Accept all those whom God has accepted. “Wherefore receive ye one another, as Christ also received us to the glory of God. 8 Now I say that Jesus Christ was a minister of the circumcision for the truth of God, to confirm the promises made unto the fathers: 9 And that the Gentiles might glorify God for his mercy; as it is written, For this cause I will confess to thee among the Gentiles, and sing unto thy name. 10 And again he saith, Rejoice, ye Gentiles, with his people. 11 And again, Praise the Lord, all ye Gentiles; and laud him, all ye people. 12 And again, Esaias saith, There shall be a root of Jesse, and he that shall rise to reign over the Gentiles; in him shall the Gentiles trust. 13 Now the God of hope fill you with all joy and peace in believing, that ye may abound in hope, through the power of the Holy Ghost.” [6] Paul was telling his readers that God accepts both Jew and Gentile. He accepts all who come to Him by faith. Therefore, as believers in Christ, we must also accept all who come to faith in Christ. We may not agree with them on everything, but we must accept them, because Christ has accepted them.

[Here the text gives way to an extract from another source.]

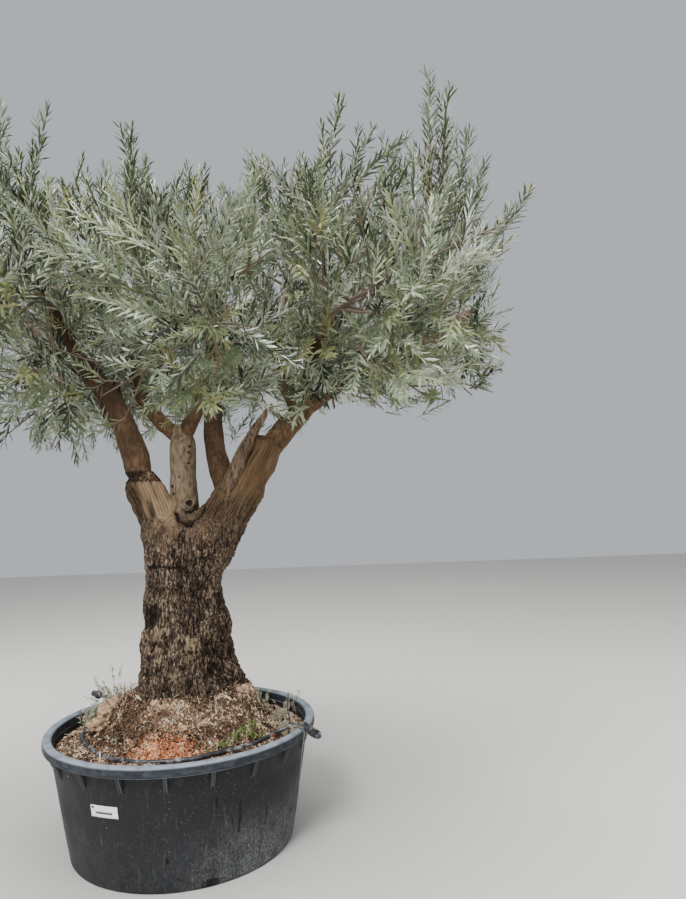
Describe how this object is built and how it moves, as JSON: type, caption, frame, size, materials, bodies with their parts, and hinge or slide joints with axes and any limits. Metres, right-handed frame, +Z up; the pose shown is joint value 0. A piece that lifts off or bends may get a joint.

In conclusion we find that as believers in Christ, we must focus on the main thing. There is too much work to be done for the kingdom of God for us to be arguing over things that in the end will not even matter. May we all work hard to accept one another just as Christ has accepted us.


[1] The Holy Bible: King James Version. (2009). (Electronic Edition of the 1900 Authorized Version., Ro 14:1–5). Bellingham, WA: Logos Research Systems, Inc.

[2] The Holy Bible: King James Version. (2009). (Electronic Edition of the 1900 Authorized Version., Ro 14:6–12). Bellingham, WA: Logos Research Systems, Inc.

[3] Mounce, R. H. (1995). Romans (Vol. 27, p. 255). Nashville: Broadman & Holman Publishers.

[4] The Holy Bible: King James Version. (2009). (Electronic Edition of the 1900 Authorized Version., Ro 14:13–23). Bellingham, WA: Logos Research Systems, Inc.

[5] The Holy Bible: King James Version. (2009). (Electronic Edition of the 1900 Authorized Version., Ro 15:1–6). Bellingham, WA: Logos Research Systems, Inc.

[6] The Holy Bible: King James Version. (2009). (Electronic Edition of the 1900 Authorized Version., Ro 15:7–13). Bellingham, WA: Logos Research Systems, Inc.